• REQUIREMENT
Please give the listing again in its entirety, exactly as written.

■ ■ ■ ■ ■

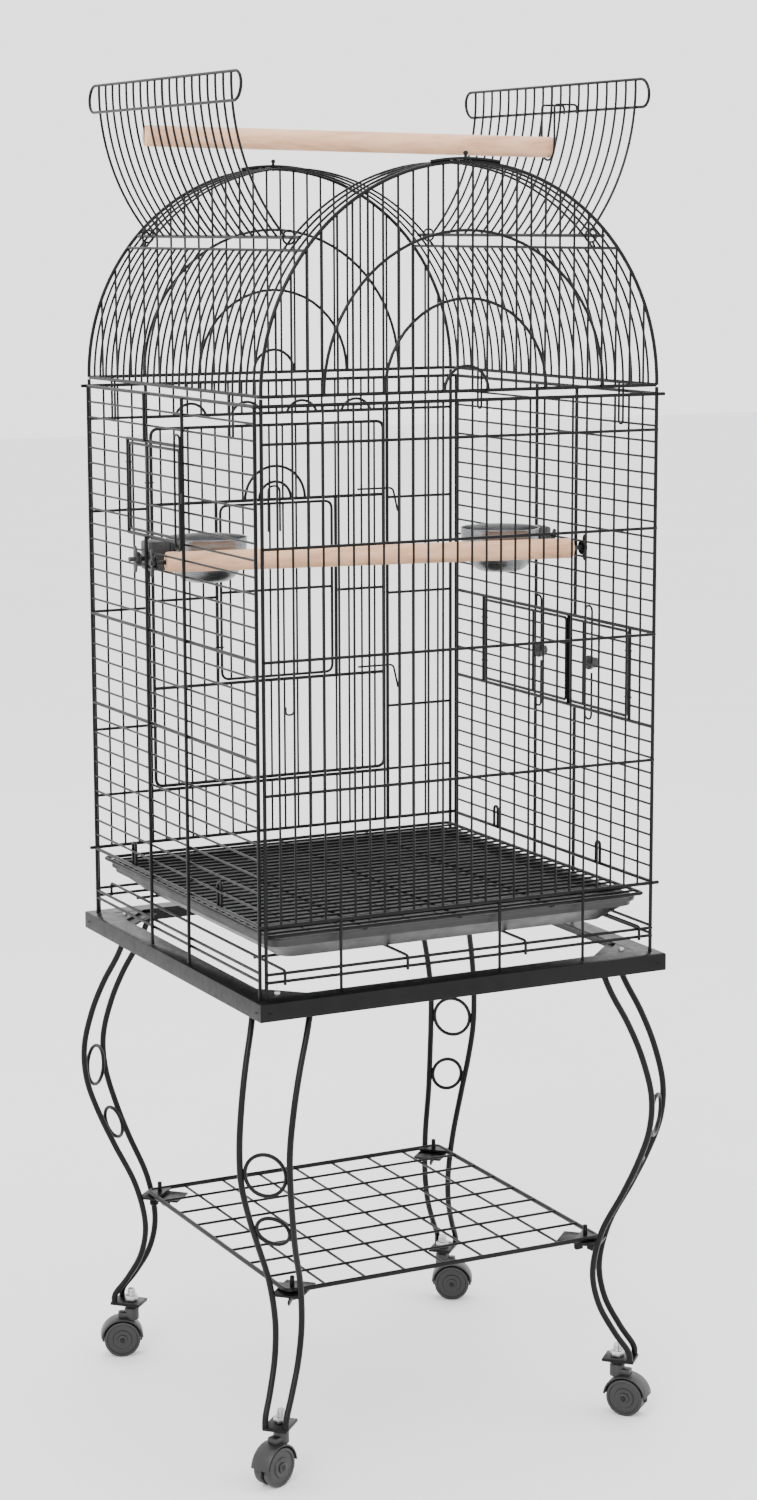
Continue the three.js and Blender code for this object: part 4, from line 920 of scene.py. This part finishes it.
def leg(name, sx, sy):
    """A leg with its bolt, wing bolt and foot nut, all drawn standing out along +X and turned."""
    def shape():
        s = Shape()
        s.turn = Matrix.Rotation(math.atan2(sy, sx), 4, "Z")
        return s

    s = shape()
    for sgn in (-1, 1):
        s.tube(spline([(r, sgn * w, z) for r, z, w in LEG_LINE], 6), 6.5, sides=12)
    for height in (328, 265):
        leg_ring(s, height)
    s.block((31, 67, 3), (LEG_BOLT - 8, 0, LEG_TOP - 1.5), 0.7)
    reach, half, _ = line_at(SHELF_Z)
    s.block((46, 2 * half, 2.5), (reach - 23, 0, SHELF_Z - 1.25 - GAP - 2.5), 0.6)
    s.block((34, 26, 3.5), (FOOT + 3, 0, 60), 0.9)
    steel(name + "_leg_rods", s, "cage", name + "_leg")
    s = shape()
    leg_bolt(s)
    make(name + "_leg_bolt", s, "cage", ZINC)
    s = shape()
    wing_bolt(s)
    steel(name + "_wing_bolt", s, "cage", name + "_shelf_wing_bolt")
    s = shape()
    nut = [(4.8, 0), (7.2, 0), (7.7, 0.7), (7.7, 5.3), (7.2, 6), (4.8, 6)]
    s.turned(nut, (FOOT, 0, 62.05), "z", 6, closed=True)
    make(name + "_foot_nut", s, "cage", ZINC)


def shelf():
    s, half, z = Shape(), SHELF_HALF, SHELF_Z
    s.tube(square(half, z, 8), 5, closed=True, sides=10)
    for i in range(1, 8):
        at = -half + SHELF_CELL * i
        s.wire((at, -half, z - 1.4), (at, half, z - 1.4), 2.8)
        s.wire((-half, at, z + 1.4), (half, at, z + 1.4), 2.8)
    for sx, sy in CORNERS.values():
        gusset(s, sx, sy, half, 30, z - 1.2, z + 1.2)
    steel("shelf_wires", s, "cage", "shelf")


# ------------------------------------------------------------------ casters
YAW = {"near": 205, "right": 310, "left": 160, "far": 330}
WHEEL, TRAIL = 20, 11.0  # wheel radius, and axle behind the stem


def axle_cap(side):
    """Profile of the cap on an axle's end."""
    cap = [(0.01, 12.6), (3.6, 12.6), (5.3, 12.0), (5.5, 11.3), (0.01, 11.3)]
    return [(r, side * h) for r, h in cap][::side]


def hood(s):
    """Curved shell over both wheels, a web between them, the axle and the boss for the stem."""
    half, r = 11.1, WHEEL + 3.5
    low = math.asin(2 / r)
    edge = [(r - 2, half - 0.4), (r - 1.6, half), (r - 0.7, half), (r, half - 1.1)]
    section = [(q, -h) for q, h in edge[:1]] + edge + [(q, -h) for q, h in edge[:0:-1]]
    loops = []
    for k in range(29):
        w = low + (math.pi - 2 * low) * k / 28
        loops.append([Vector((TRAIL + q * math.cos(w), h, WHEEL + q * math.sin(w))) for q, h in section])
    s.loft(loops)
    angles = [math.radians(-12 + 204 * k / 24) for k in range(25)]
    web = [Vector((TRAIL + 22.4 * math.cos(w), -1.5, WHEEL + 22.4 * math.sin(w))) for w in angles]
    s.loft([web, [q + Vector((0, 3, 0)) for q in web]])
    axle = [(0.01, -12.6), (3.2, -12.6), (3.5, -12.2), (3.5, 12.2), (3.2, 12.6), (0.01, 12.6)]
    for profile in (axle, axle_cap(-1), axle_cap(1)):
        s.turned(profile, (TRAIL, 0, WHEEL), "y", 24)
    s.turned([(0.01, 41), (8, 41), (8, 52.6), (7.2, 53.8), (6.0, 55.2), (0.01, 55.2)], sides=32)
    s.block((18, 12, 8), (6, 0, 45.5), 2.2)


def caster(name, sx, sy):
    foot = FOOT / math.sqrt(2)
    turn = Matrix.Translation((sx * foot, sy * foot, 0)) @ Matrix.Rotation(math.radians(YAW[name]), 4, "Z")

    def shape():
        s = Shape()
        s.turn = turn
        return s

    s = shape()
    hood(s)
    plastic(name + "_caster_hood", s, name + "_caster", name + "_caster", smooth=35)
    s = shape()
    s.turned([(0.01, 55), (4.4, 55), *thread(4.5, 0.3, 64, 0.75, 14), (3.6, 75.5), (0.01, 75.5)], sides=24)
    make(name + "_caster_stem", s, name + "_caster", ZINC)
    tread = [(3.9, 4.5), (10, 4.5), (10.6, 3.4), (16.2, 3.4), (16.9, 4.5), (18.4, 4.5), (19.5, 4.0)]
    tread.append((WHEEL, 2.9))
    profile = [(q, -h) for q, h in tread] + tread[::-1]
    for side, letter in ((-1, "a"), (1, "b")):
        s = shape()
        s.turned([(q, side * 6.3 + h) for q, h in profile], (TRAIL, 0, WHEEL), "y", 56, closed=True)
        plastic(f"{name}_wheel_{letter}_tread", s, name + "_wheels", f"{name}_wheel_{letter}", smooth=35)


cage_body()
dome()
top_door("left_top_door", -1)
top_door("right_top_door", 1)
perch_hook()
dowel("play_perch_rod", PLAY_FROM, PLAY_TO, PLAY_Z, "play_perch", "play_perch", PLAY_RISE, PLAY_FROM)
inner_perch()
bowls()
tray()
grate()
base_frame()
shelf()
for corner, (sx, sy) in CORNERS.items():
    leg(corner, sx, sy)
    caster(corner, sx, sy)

■ ■ ■ ■ ■

• FINISHED ANSWER
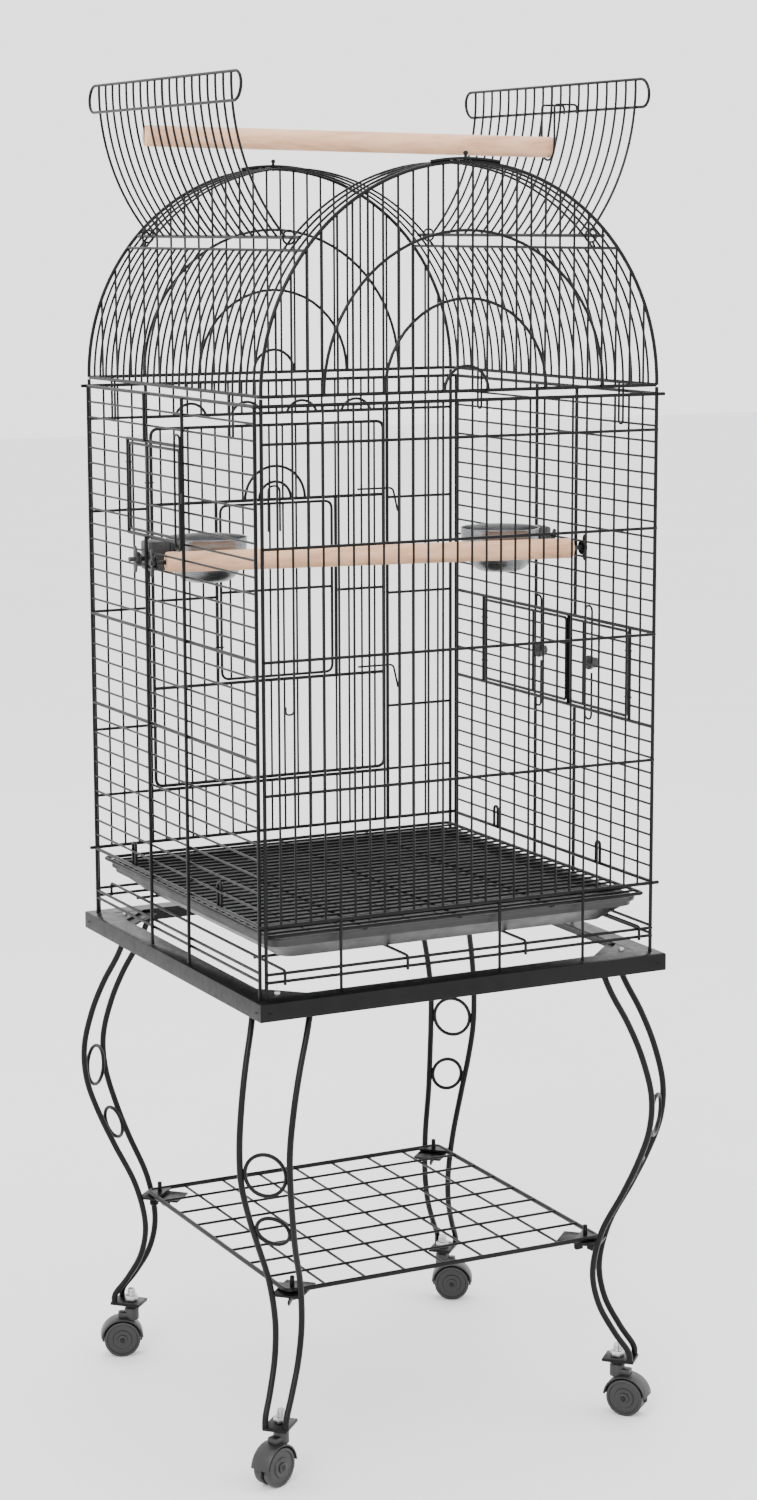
Continue the three.js and Blender code for this object: part 4, from line 920 of scene.py. This part finishes it.
def leg(name, sx, sy):
    """A leg with its bolt, wing bolt and foot nut, all drawn standing out along +X and turned."""
    def shape():
        s = Shape()
        s.turn = Matrix.Rotation(math.atan2(sy, sx), 4, "Z")
        return s

    s = shape()
    for sgn in (-1, 1):
        s.tube(spline([(r, sgn * w, z) for r, z, w in LEG_LINE], 6), 6.5, sides=12)
    for height in (328, 265):
        leg_ring(s, height)
    s.block((31, 67, 3), (LEG_BOLT - 8, 0, LEG_TOP - 1.5), 0.7)
    reach, half, _ = line_at(SHELF_Z)
    s.block((46, 2 * half, 2.5), (reach - 23, 0, SHELF_Z - 1.25 - GAP - 2.5), 0.6)
    s.block((34, 26, 3.5), (FOOT + 3, 0, 60), 0.9)
    steel(name + "_leg_rods", s, "cage", name + "_leg")
    s = shape()
    leg_bolt(s)
    make(name + "_leg_bolt", s, "cage", ZINC)
    s = shape()
    wing_bolt(s)
    steel(name + "_wing_bolt", s, "cage", name + "_shelf_wing_bolt")
    s = shape()
    nut = [(4.8, 0), (7.2, 0), (7.7, 0.7), (7.7, 5.3), (7.2, 6), (4.8, 6)]
    s.turned(nut, (FOOT, 0, 62.05), "z", 6, closed=True)
    make(name + "_foot_nut", s, "cage", ZINC)


def shelf():
    s, half, z = Shape(), SHELF_HALF, SHELF_Z
    s.tube(square(half, z, 8), 5, closed=True, sides=10)
    for i in range(1, 8):
        at = -half + SHELF_CELL * i
        s.wire((at, -half, z - 1.4), (at, half, z - 1.4), 2.8)
        s.wire((-half, at, z + 1.4), (half, at, z + 1.4), 2.8)
    for sx, sy in CORNERS.values():
        gusset(s, sx, sy, half, 30, z - 1.2, z + 1.2)
    steel("shelf_wires", s, "cage", "shelf")


# ------------------------------------------------------------------ casters
YAW = {"near": 205, "right": 310, "left": 160, "far": 330}
WHEEL, TRAIL = 20, 11.0  # wheel radius, and axle behind the stem


def axle_cap(side):
    """Profile of the cap on an axle's end."""
    cap = [(0.01, 12.6), (3.6, 12.6), (5.3, 12.0), (5.5, 11.3), (0.01, 11.3)]
    return [(r, side * h) for r, h in cap][::side]


def hood(s):
    """Curved shell over both wheels, a web between them, the axle and the boss for the stem."""
    half, r = 11.1, WHEEL + 3.5
    low = math.asin(2 / r)
    edge = [(r - 2, half - 0.4), (r - 1.6, half), (r - 0.7, half), (r, half - 1.1)]
    section = [(q, -h) for q, h in edge[:1]] + edge + [(q, -h) for q, h in edge[:0:-1]]
    loops = []
    for k in range(29):
        w = low + (math.pi - 2 * low) * k / 28
        loops.append([Vector((TRAIL + q * math.cos(w), h, WHEEL + q * math.sin(w))) for q, h in section])
    s.loft(loops)
    angles = [math.radians(-12 + 204 * k / 24) for k in range(25)]
    web = [Vector((TRAIL + 22.4 * math.cos(w), -1.5, WHEEL + 22.4 * math.sin(w))) for w in angles]
    s.loft([web, [q + Vector((0, 3, 0)) for q in web]])
    axle = [(0.01, -12.6), (3.2, -12.6), (3.5, -12.2), (3.5, 12.2), (3.2, 12.6), (0.01, 12.6)]
    for profile in (axle, axle_cap(-1), axle_cap(1)):
        s.turned(profile, (TRAIL, 0, WHEEL), "y", 24)
    s.turned([(0.01, 41), (8, 41), (8, 52.6), (7.2, 53.8), (6.0, 55.2), (0.01, 55.2)], sides=32)
    s.block((18, 12, 8), (6, 0, 45.5), 2.2)


def caster(name, sx, sy):
    foot = FOOT / math.sqrt(2)
    turn = Matrix.Translation((sx * foot, sy * foot, 0)) @ Matrix.Rotation(math.radians(YAW[name]), 4, "Z")

    def shape():
        s = Shape()
        s.turn = turn
        return s

    s = shape()
    hood(s)
    plastic(name + "_caster_hood", s, name + "_caster", name + "_caster", smooth=35)
    s = shape()
    s.turned([(0.01, 55), (4.4, 55), *thread(4.5, 0.3, 64, 0.75, 14), (3.6, 75.5), (0.01, 75.5)], sides=24)
    make(name + "_caster_stem", s, name + "_caster", ZINC)
    tread = [(3.9, 4.5), (10, 4.5), (10.6, 3.4), (16.2, 3.4), (16.9, 4.5), (18.4, 4.5), (19.5, 4.0)]
    tread.append((WHEEL, 2.9))
    profile = [(q, -h) for q, h in tread] + tread[::-1]
    for side, letter in ((-1, "a"), (1, "b")):
        s = shape()
        s.turned([(q, side * 6.3 + h) for q, h in profile], (TRAIL, 0, WHEEL), "y", 56, closed=True)
        plastic(f"{name}_wheel_{letter}_tread", s, name + "_wheels", f"{name}_wheel_{letter}", smooth=35)


cage_body()
dome()
top_door("left_top_door", -1)
top_door("right_top_door", 1)
perch_hook()
dowel("play_perch_rod", PLAY_FROM, PLAY_TO, PLAY_Z, "play_perch", "play_perch", PLAY_RISE, PLAY_FROM)
inner_perch()
bowls()
tray()
grate()
base_frame()
shelf()
for corner, (sx, sy) in CORNERS.items():
    leg(corner, sx, sy)
    caster(corner, sx, sy)